Bottom Line : A Colonoscopy Can Save Your Life
November 6, 2019
By : Matthew Carns, MD
Did you know you can prevent colorectal cancer by getting a colonoscopy? A colonoscopy is the only test that can prevent colon cancer by finding and removing precancerous polyps before they turn into cancer. This important test also detects cancer early, often before people notice symptoms. Colorectal cancer is highly treatable when discovered early.
When you turn 50, it’s time to schedule your first colonoscopy. Colorectal cancer – cancer in the colon or rectum – is found most often in people age 50 or older. That’s why the U.S. Preventive Services Task Force recommends adults age 50 to 75 get screened for colorectal cancer every 10 years.
A colonoscopy examines the inside lining of your colon with a camera attached to a flexible tube. They are performed at the Mankato Clinic Endoscopy Center. Patients may receive medication to make the procedure as comfortable and safe as we can.
You do need to clean out your bowels prior to the procedure. You will receive instructions on changing your diet and completing a bowel preparation.
If results are normal, you will not need a colonoscopy for 10 years. Depending on the number or types of polyps, a colonoscopy may be recommended in three or five years. You will receive a letter or phone call explaining your results. Health plans are required to cover colorectal cancer screening tests, often without co-pays or deductibles. Be sure to check with your insurance company first.
Is 50 Early Enough?
At any age, talk to your healthcare provider immediately if you notice rectal bleeding, pain or a change in your bowel movements. Many younger people diagnosed with colorectal cancer have rectal bleeding.
Data shows colorectal cancer is affecting people younger than age 50 and incidence rates are rising. The American Cancer Society recommends beginning colorectal cancer screening at age 45. The U.S. Preventive Services Task Force has not adopted this recommendation yet for people who are at average risk.

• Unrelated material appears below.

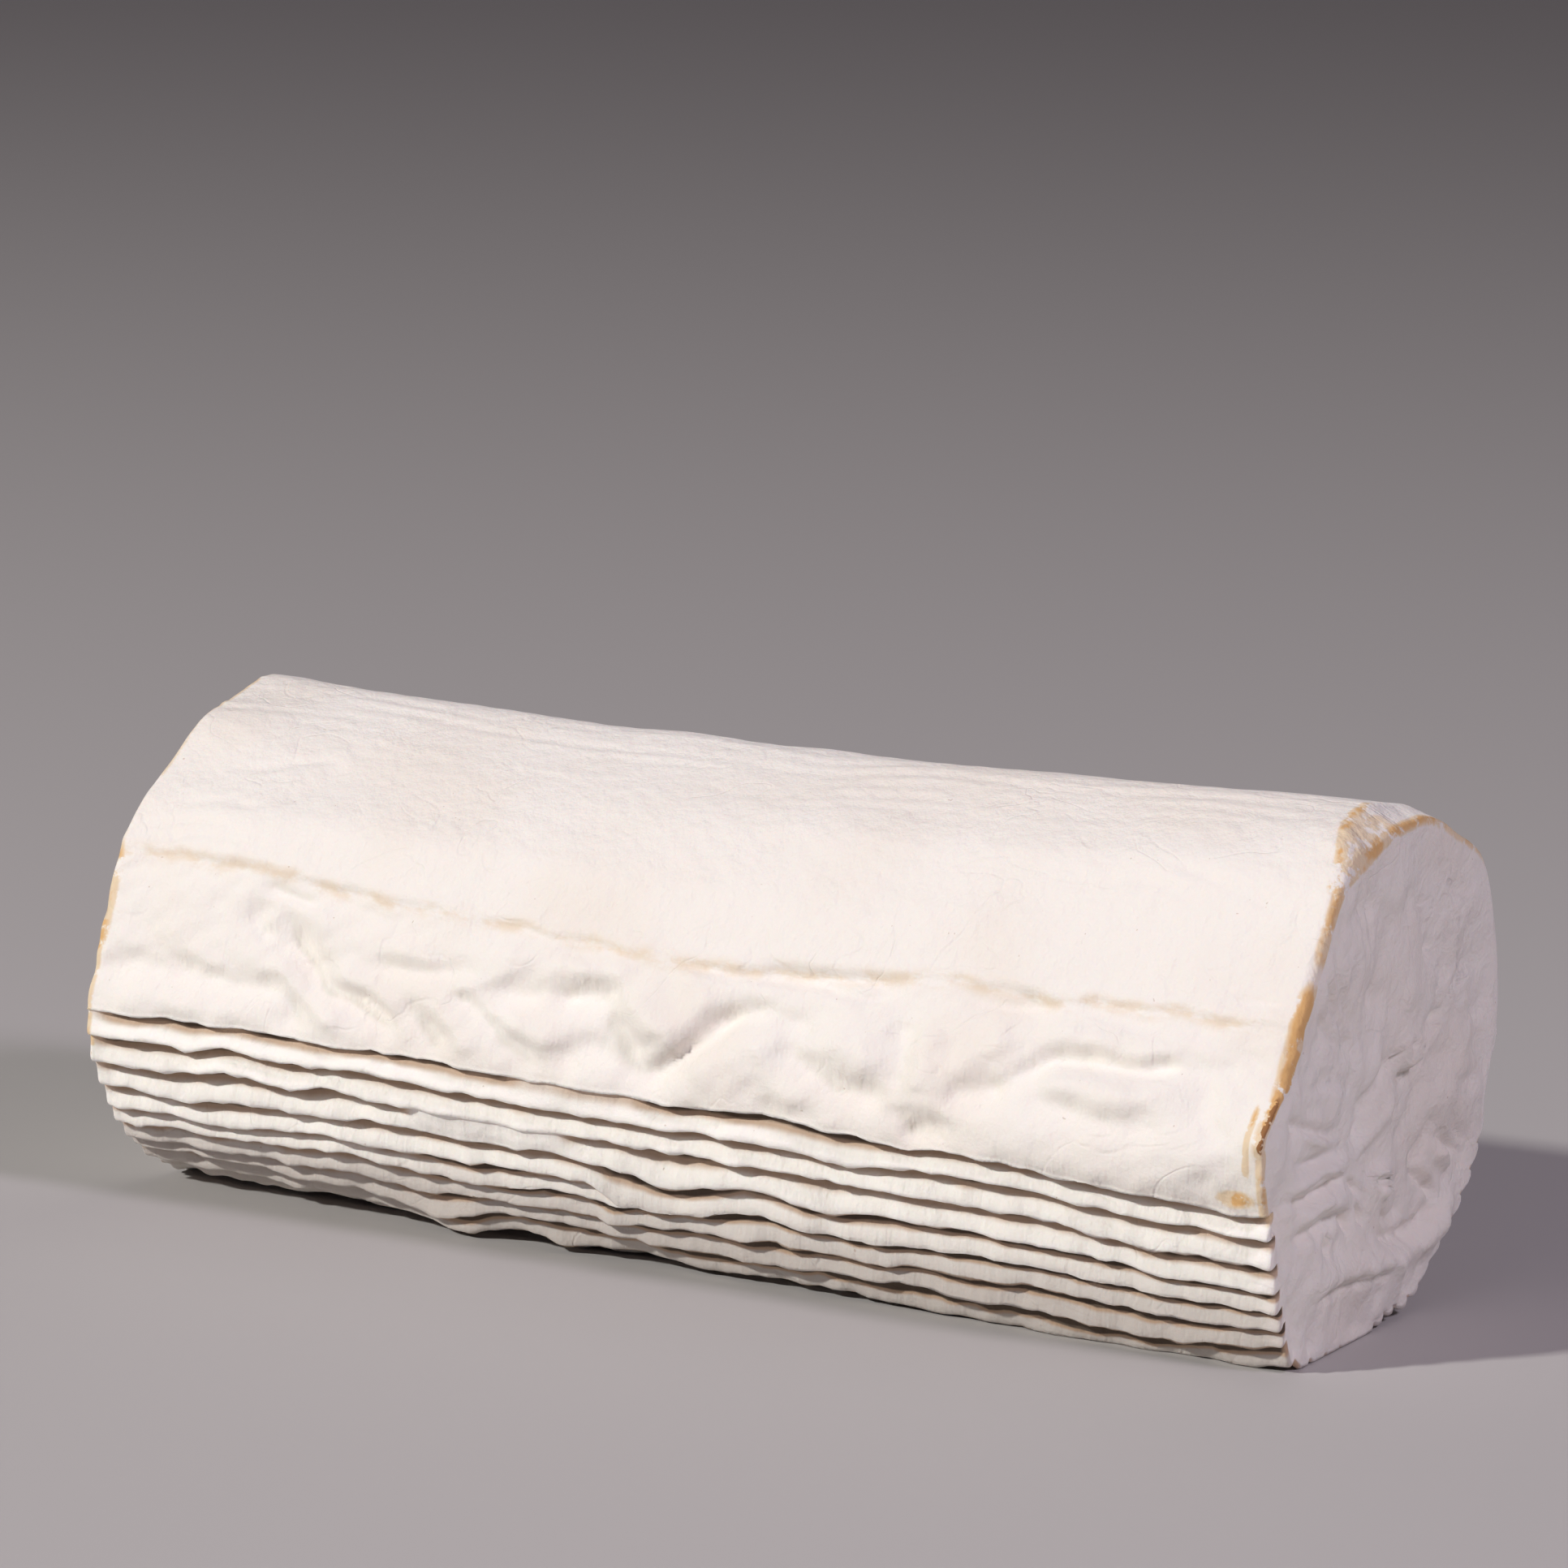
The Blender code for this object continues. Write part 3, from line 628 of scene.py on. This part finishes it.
# Folds on the right end face: points as (Y from the axis, height over the floor), half width and height.
# All are in mm.
CAP_FOLDS = [
    ([(8.2, 43), (8.4, 39.5), (11, 37.6), (14, 37.8), (16, 40)], 0.8, -0.38),
    ([(11.5, 46), (11.8, 42.0)], 2.4, 0.4),
    ([(10, 45), (10.5, 41), (13, 39.8), (14.8, 42), (14.5, 45)], 1.5, 0.7),
    ([(18.5, 43), (17.5, 39), (15, 35.5)], 0.8, -0.3),
    ([(-20, 41.8), (-12, 41), (-5, 39.2)], 0.7, -0.3),
    ([(-18, 43), (-12, 42.5)], 0.7, -0.25),
    ([(-28, 38), (-21, 35.5), (-14, 33.5), (-8, 33)], 1.0, -0.45),
    ([(-24, 36), (-20, 33.8), (-12, 32.5)], 0.9, 0.35),
    ([(-26, 31), (-18, 30.6), (-8, 30.5), (-1, 33)], 0.9, -0.4),
    ([(-26, 27.5), (-18, 28.5), (-10, 28)], 0.9, 0.4),
    ([(-27, 26), (-20, 25), (-12, 26), (-6, 25), (-2, 22)], 0.9, -0.5),
    ([(-24, 22.5), (-16, 23.5), (-9, 22.5)], 1.1, 0.4),
    ([(-25, 20), (-18, 20), (-10, 20.5), (-6, 19)], 1.0, -0.45),
    ([(1.5, 22), (2.5, 24.5), (5, 24.2), (5.4, 21.6), (3, 20.6)], 0.8, 0.55),
    ([(-7, 20), (-6.5, 17.5)], 0.9, -0.55),
    ([(-3, 20.5), (-2, 18)], 0.9, -0.55),
    ([(-15, 17.5), (-13, 15.5)], 1.1, -0.5),
    ([(5, 18), (8, 16), (12, 17.5)], 1.0, -0.4),
    ([(3, 14.5), (10, 13), (18, 13), (25, 16)], 1.3, -0.55),
    ([(-20, 11), (-8, 11.5), (6, 10), (20, 10.5), (28, 15)], 2.6, 0.7),
    ([(-18, 8.8), (-5, 9.4), (8, 8.4)], 0.9, -0.35),
    ([(17, 22), (21, 19), (24, 17)], 1.0, -0.5),
    ([(16, 22), (20, 26), (24, 30)], 1.1, -0.5),
    ([(24, 27), (29, 24), (34, 21.5)], 1.1, -0.4),
    ([(25, 24), (30, 20)], 1.6, 0.5),
    ([(29, 29), (32, 26), (36, 23)], 0.9, -0.35),
    ([(-5, 34), (2, 38), (6, 41)], 2.0, -0.5),
    ([(-8, 27), (1, 31), (8, 35)], 1.6, 0.3),
    ([(10, 27), (15, 32), (18, 37)], 1.4, -0.35),
    ([(17, 43), (22, 44.5), (26, 44), (28, 47), (33, 50.5), (39, 51)], 0.9, -0.5),
    ([(20, 40), (24, 42), (27, 45), (31, 48.5), (37, 49)], 0.9, 0.4),
    ([(22, 46), (24, 49), (27, 51.5), (32, 54), (38, 56)], 0.8, -0.4),
    ([(23, 50), (26, 54), (31, 56.5), (37, 58.5)], 0.8, -0.4),
    ([(24, 54), (27, 58), (33, 60.5)], 0.8, -0.35),
    ([(18, 56), (21, 55), (23, 52.5)], 0.9, -0.4),
    ([(10, 66), (14, 64), (18, 62)], 0.8, -0.3),
    ([(21, 69), (21.5, 66)], 0.7, -0.35),
    ([(26, 66), (29, 63), (32, 62)], 0.8, -0.35),
    ([(13, 71.5), (17, 71.8), (21, 70)], 0.8, -0.35),
    ([(-18, 58), (-14, 53), (-9, 47), (-6, 44)], 0.8, -0.3),
    ([(-15, 59), (-11, 53), (-6, 48)], 0.8, -0.25),
    ([(-19, 52), (-14, 48), (-8, 45)], 0.8, -0.25),
    ([(-4, 51), (1, 51.5), (5, 50)], 2.0, -0.3),
    ([(-12, 64), (-5, 66), (1, 65), (6, 61)], 1.6, -0.25),
    ([(30, 34), (34, 32), (39, 33)], 0.9, -0.3),
    ([(32, 41), (36, 43), (41, 42)], 1.0, -0.25),
]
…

However, you may have risk factors that require earlier screenings. If you have a family history of colorectal cancer or polyps, you should be screened at age 40 or 10 years before the age of the youngest case in your immediate family. If you have a personal history of cancer, ulcerative colitis, inflammatory bowel disease or Crohn’s disease, talk to your primary care provider about being screened before age 50. If you are African American, please talk with their provider about being screened at age 45.